Petits, enfin, je ne le sais pas. J'ai appris à me méfier des photos officielles de suspect. Peut-être avons-nous affaire à de gros cons.

Mais si ces allumeurs de pétards pensent aider une cause quelconque, c'est qu'ils sont réellement stupides, comme l'observait hier Amir Khadir.

Quelqu'un devrait leur enseigner la notion d'allié objectif.

Un allié objectif est un acteur politique qui aide la cause de son adversaire par la stupidité de ses actions.

Un exemple théorique: un militant étudiant allume un pétard fumigène dans le métro? Jean Charest monte d'un point dans les sondages. Deux pétards? Deux points.

Je dis militant étudiant; vous me direz qu'il n'y a pas de preuve qu'ils en soient. C'est vrai. Un très grand nombre de personnes arrêtées lors des émeutes n'étaient pas des étudiants du tout.

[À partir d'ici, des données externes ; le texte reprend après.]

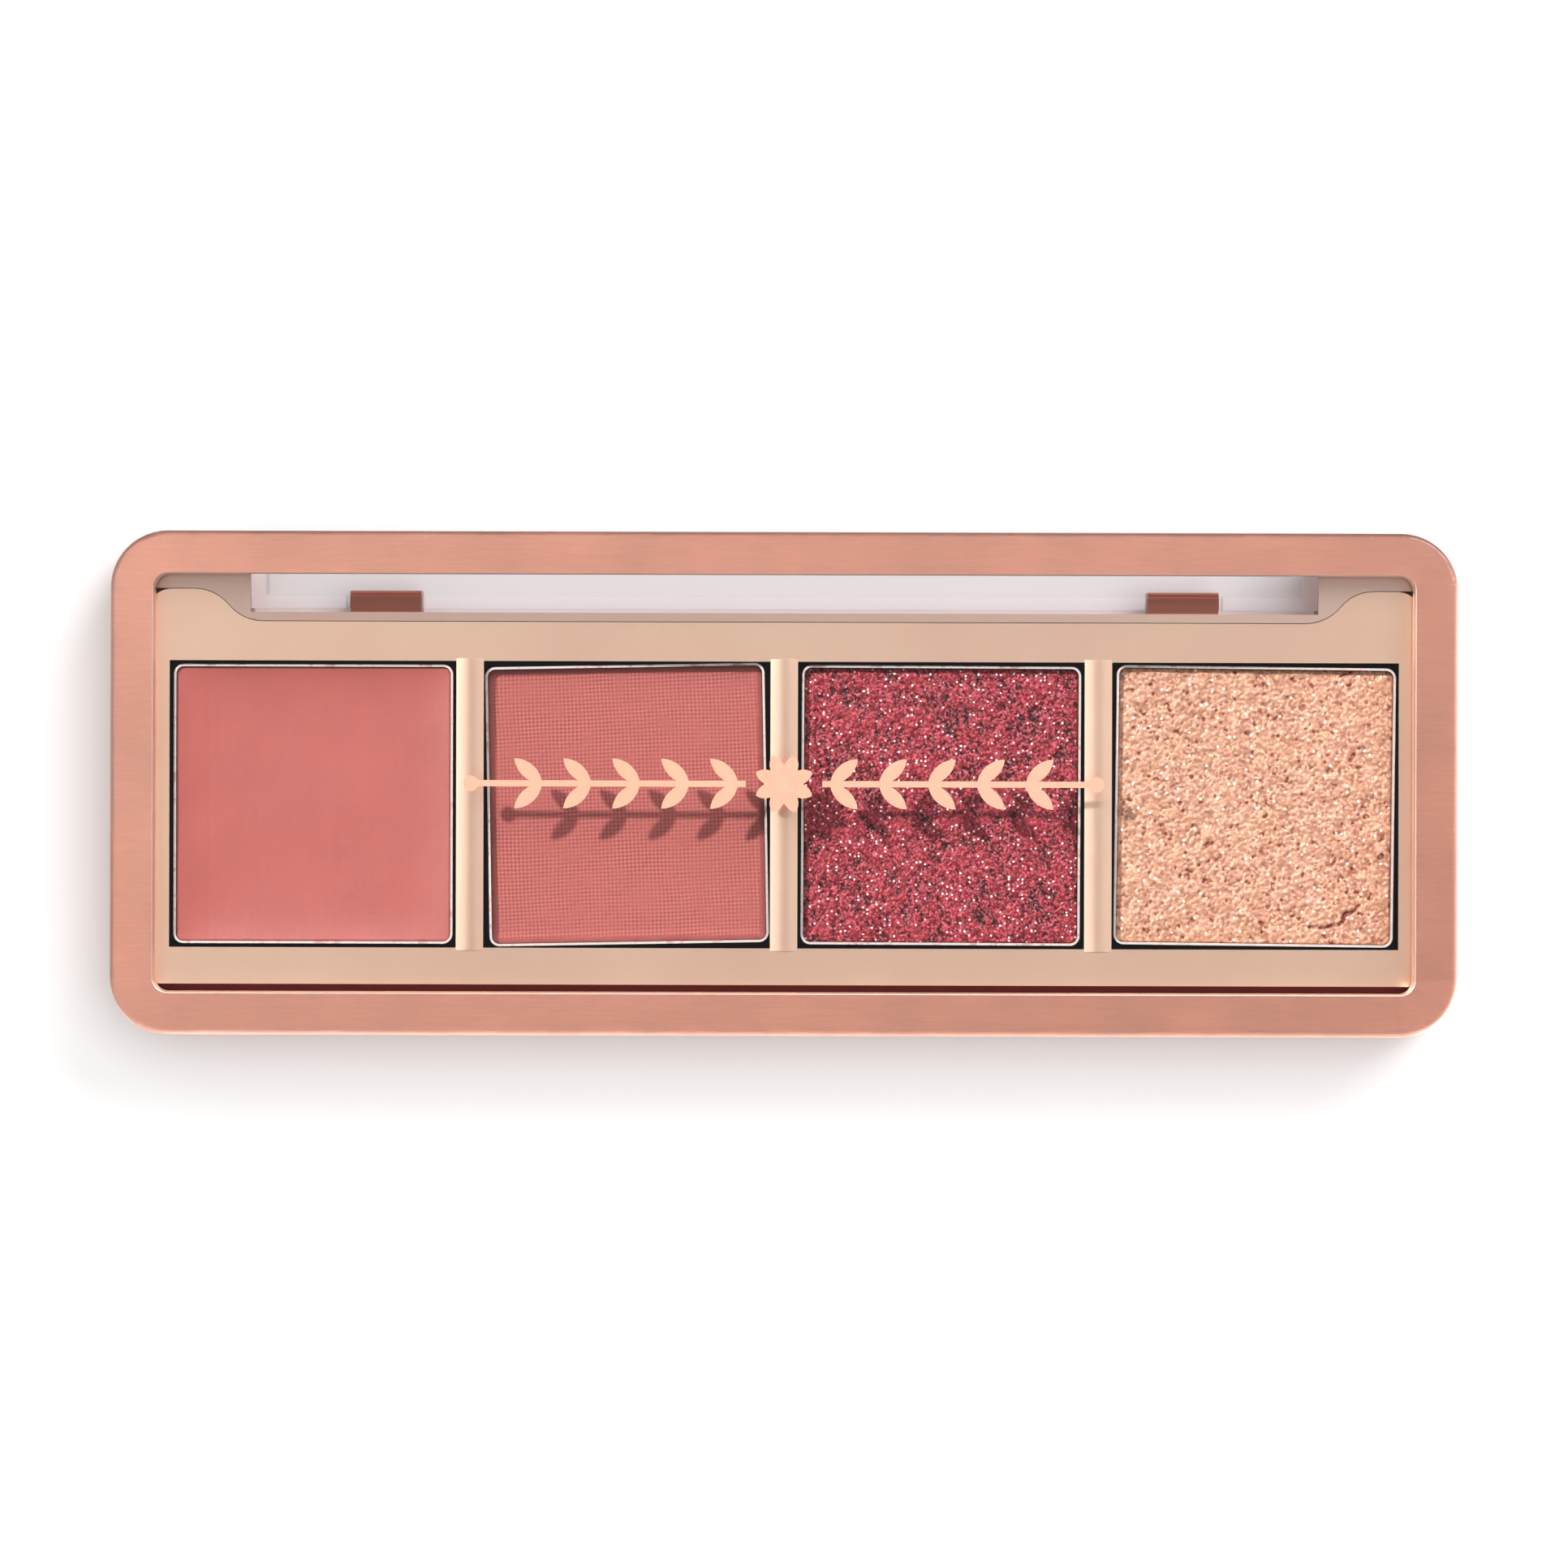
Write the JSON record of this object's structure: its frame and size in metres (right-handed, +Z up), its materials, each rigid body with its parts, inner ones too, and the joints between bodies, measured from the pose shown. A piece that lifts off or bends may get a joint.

Il n'y a par ailleurs ici aucun lien entre ces allumeurs et le mouvement étudiant organisé. Rien n'indique que les responsables de la panique et de la paralysie dans le métro de Montréal hier matin soient autre chose que des agitateurs isolés.

Sauf qu'ils n'ont pas fait ça pour la Journée commémorative française de l'abolition de l'esclavage (10 mai) ou les droits des animaux.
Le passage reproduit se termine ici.